Because if a fault developed on the cable it could become a lethal hazard.

if that's what you believe.
You seem to be annoyed or disgruntled about my opinion; I don't understand why. This is an open forum and I'm just expressing what I have found to be true with my system. If somebody tried it out and benifited then great, if they don't gain an improvement then what have they lost?
Remember lots of people think mains cables such as RA are nonesense, others think all aftermarket cables are a con. Do you?
If so, fine, each to his own, but don't knock it 'till you've tried it.:smoke:
 

Brogan

Novice Member
Originally posted by gmt steve
You seem to be annoyed or disgruntled about my opinion
Not at all.
I chose my words very carefully: "if that's what you believe".
It was not intended to be anything other than a statement, with no sarcasm implied.

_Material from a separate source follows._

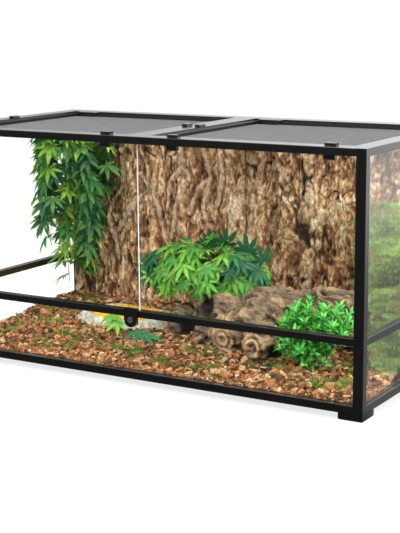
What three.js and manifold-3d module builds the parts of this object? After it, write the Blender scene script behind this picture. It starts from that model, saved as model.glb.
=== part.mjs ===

P.S. If the cable did develop a fault, then the RCB in your consumer unit would trip so you could bypass the fuse if you wanted to with no risk.
 

gmt steve

Novice Member
You're not going to like this Brogan, but I don't use RCBs as I think they sound inferior to MCBs.:D
And no I'm not joking.
 

steve k

Active Member
If you look at the plugs from other countries they don't have a fuse only a live & neutral and don't even have an earth
 

JohnWH

Active Member
Its nice when a thread makes you laugh.

The smoothing caps in your amps power supply are what supply the transient umph, the diameter of your fuse wire is unlikely to have any impact on the sound you get. But hey, if you can hear a difference, well good for you!

Sniggering somewhat....
John.
 

PC Nut

Active Member
I've heard that old fuse wire like the wylex type sound real cooool im sure it had something to do with the silver they used in the wire.


;-)
 

gmt steve

Novice Member
You fellas are just making fun of me now, aren't you? Well then I going to go and sulk and polish all my plug prongs with Brasso, to try and get a more 'sparkly' sound from my system.
They're coming to take me away, ha ha, they're coming to take me away he he.